----- DATA SHOWN -----

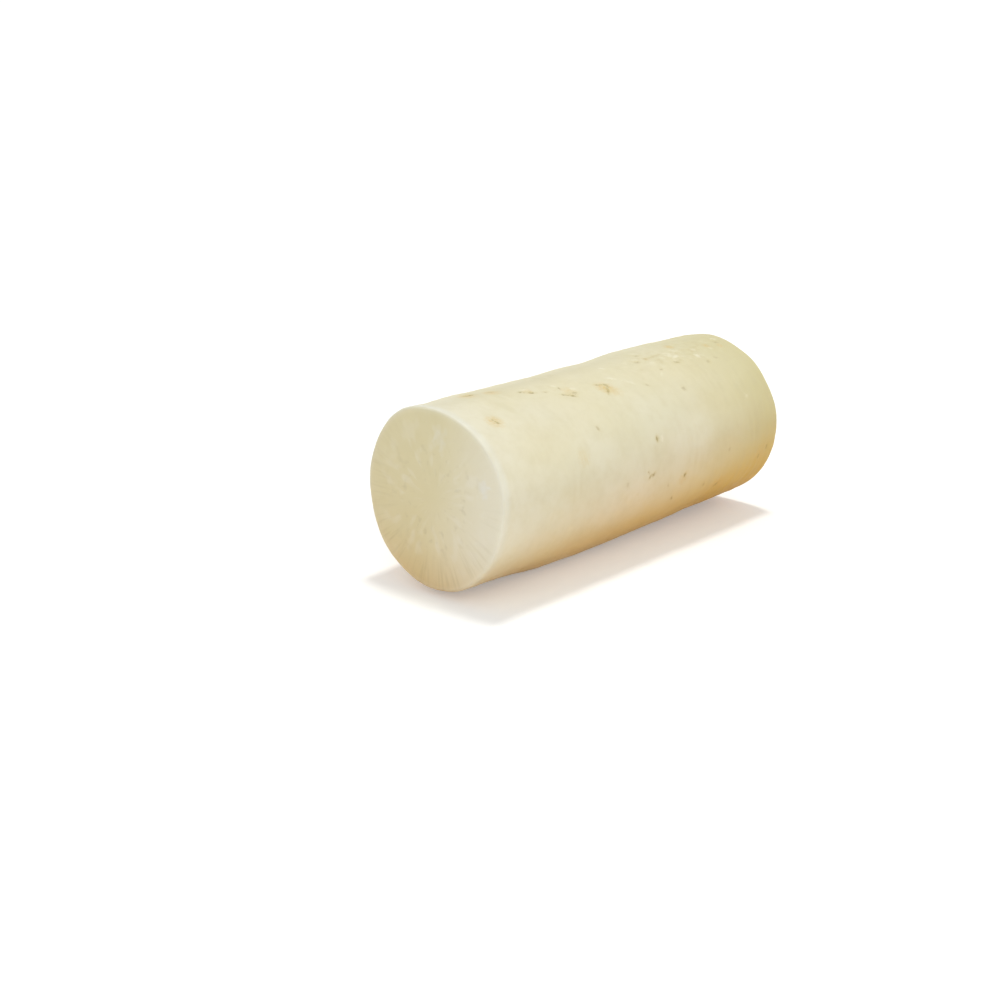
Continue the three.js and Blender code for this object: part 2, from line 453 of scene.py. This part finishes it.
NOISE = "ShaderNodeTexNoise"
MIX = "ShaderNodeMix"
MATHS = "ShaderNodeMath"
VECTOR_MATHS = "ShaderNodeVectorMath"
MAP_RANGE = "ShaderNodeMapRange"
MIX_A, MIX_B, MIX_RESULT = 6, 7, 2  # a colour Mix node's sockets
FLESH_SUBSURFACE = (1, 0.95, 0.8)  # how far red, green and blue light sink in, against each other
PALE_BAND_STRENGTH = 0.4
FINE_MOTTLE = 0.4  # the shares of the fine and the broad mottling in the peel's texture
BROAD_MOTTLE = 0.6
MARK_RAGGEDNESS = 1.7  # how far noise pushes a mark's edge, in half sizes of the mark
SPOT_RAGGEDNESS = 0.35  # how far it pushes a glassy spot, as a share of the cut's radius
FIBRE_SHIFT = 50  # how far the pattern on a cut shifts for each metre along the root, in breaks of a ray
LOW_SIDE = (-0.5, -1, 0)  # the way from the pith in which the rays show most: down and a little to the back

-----

> **EXERCISE DETAILS**:
Write out every line exactly as it stands.

> **SOLUTION FOR THIS PROBLEM**:
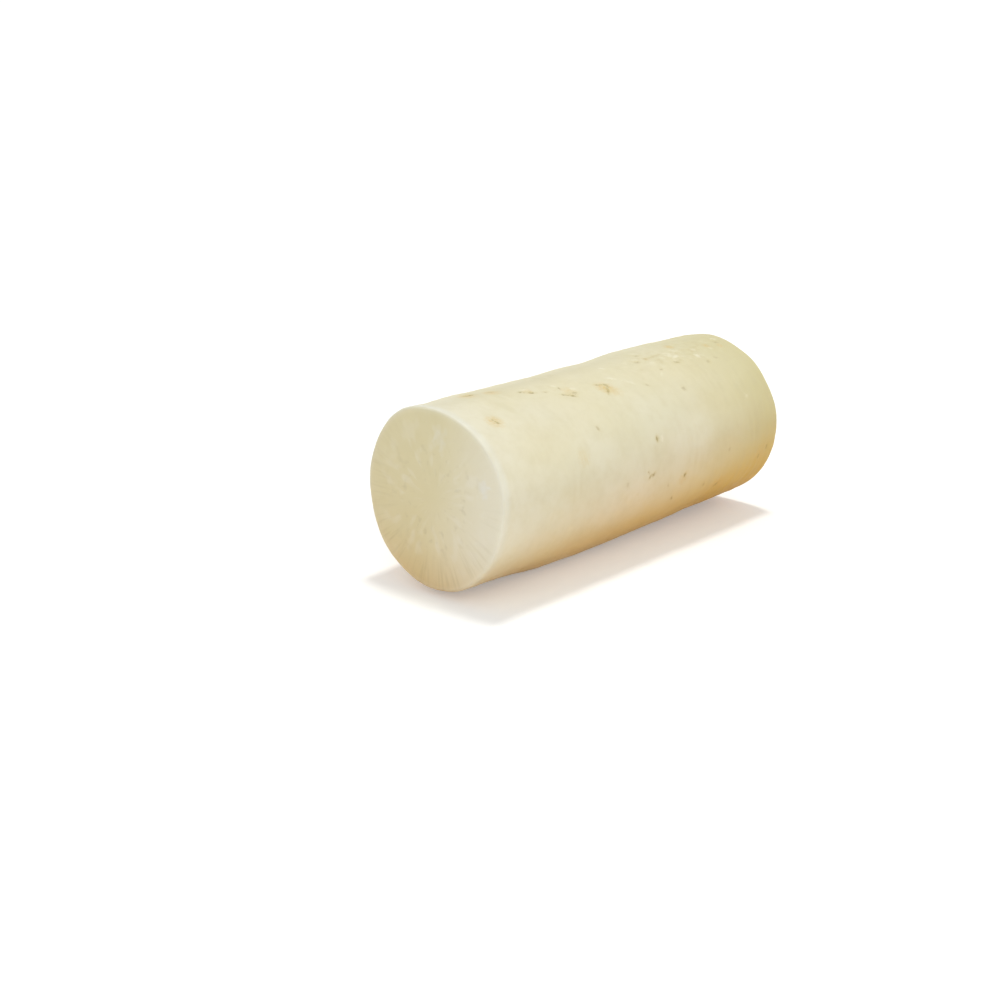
Continue the three.js and Blender code for this object: part 2, from line 453 of scene.py. This part finishes it.
NOISE = "ShaderNodeTexNoise"
MIX = "ShaderNodeMix"
MATHS = "ShaderNodeMath"
VECTOR_MATHS = "ShaderNodeVectorMath"
MAP_RANGE = "ShaderNodeMapRange"
MIX_A, MIX_B, MIX_RESULT = 6, 7, 2  # a colour Mix node's sockets
FLESH_SUBSURFACE = (1, 0.95, 0.8)  # how far red, green and blue light sink in, against each other
PALE_BAND_STRENGTH = 0.4
FINE_MOTTLE = 0.4  # the shares of the fine and the broad mottling in the peel's texture
BROAD_MOTTLE = 0.6
MARK_RAGGEDNESS = 1.7  # how far noise pushes a mark's edge, in half sizes of the mark
SPOT_RAGGEDNESS = 0.35  # how far it pushes a glassy spot, as a share of the cut's radius
FIBRE_SHIFT = 50  # how far the pattern on a cut shifts for each metre along the root, in breaks of a ray
LOW_SIDE = (-0.5, -1, 0)  # the way from the pith in which the rays show most: down and a little to the back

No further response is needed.